** GIVEN PROBLEM **
Can the data below be echoed back word for word?

** DATA BLOCK **
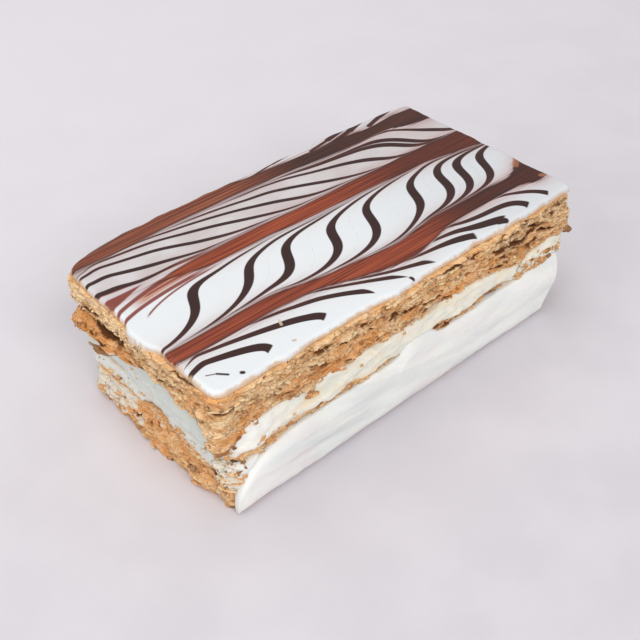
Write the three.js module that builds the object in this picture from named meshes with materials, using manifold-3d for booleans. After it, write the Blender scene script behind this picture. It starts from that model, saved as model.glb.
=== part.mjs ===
// A slice of mille feuille: three sheets of puff pastry with two layers of cream between
// them, and a sheet of fondant icing on top. Along the front the lower cream was smeared
// down over the edge of the bottom pastry, and hides it.
//
// Millimetres. +X runs along the slice, -Y is the front long side, +Z is up. The origin is
// the centre of the slice's box, on the surface that it stands on. Each layer is a closed
// solid that runs through the slice, and a hair's gap keeps it off the layers next to it.

import * as THREE from "three";
import { mergeVertices } from "three/addons/utils/BufferGeometryUtils.js";
import Module from "manifold-3d";

// Driving dimensions of the whole slice.
const LENGTH = 115;
const WIDTH = 60;
const CORNER = 3; // radius of the upright corners
const BACK_BOW = 5; // how far the back edge draws in at both ends
const GAP = 0.3; // clear space between two layers

// Thickness of each layer, from the bottom up. Together they make the height, 37 mm.
const BOTTOM_PASTRY = 8.6;
const LOWER_CREAM = 6.2;
const MIDDLE_PASTRY = 2.4;
const UPPER_CREAM = 8;
const TOP_PASTRY = 10.2;
const ICING = 1.6;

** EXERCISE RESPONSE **
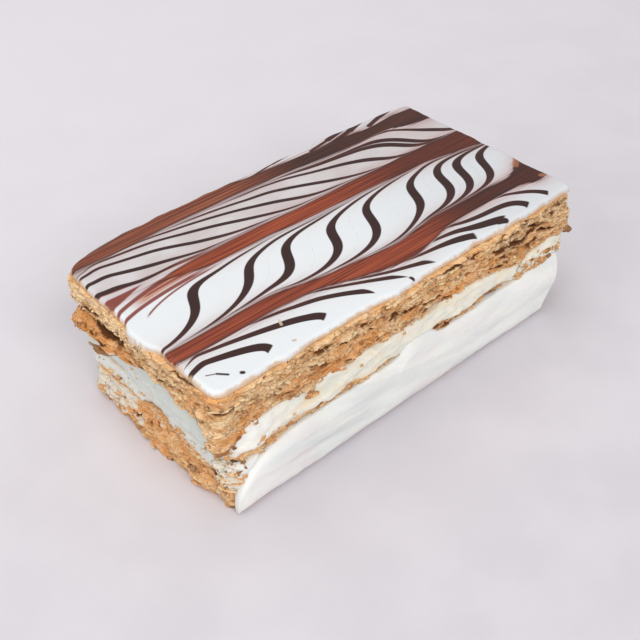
Write the three.js module that builds the object in this picture from named meshes with materials, using manifold-3d for booleans. After it, write the Blender scene script behind this picture. It starts from that model, saved as model.glb.
=== part.mjs ===
// A slice of mille feuille: three sheets of puff pastry with two layers of cream between
// them, and a sheet of fondant icing on top. Along the front the lower cream was smeared
// down over the edge of the bottom pastry, and hides it.
//
// Millimetres. +X runs along the slice, -Y is the front long side, +Z is up. The origin is
// the centre of the slice's box, on the surface that it stands on. Each layer is a closed
// solid that runs through the slice, and a hair's gap keeps it off the layers next to it.

import * as THREE from "three";
import { mergeVertices } from "three/addons/utils/BufferGeometryUtils.js";
import Module from "manifold-3d";

// Driving dimensions of the whole slice.
const LENGTH = 115;
const WIDTH = 60;
const CORNER = 3; // radius of the upright corners
const BACK_BOW = 5; // how far the back edge draws in at both ends
const GAP = 0.3; // clear space between two layers

// Thickness of each layer, from the bottom up. Together they make the height, 37 mm.
const BOTTOM_PASTRY = 8.6;
const LOWER_CREAM = 6.2;
const MIDDLE_PASTRY = 2.4;
const UPPER_CREAM = 8;
const TOP_PASTRY = 10.2;
const ICING = 1.6;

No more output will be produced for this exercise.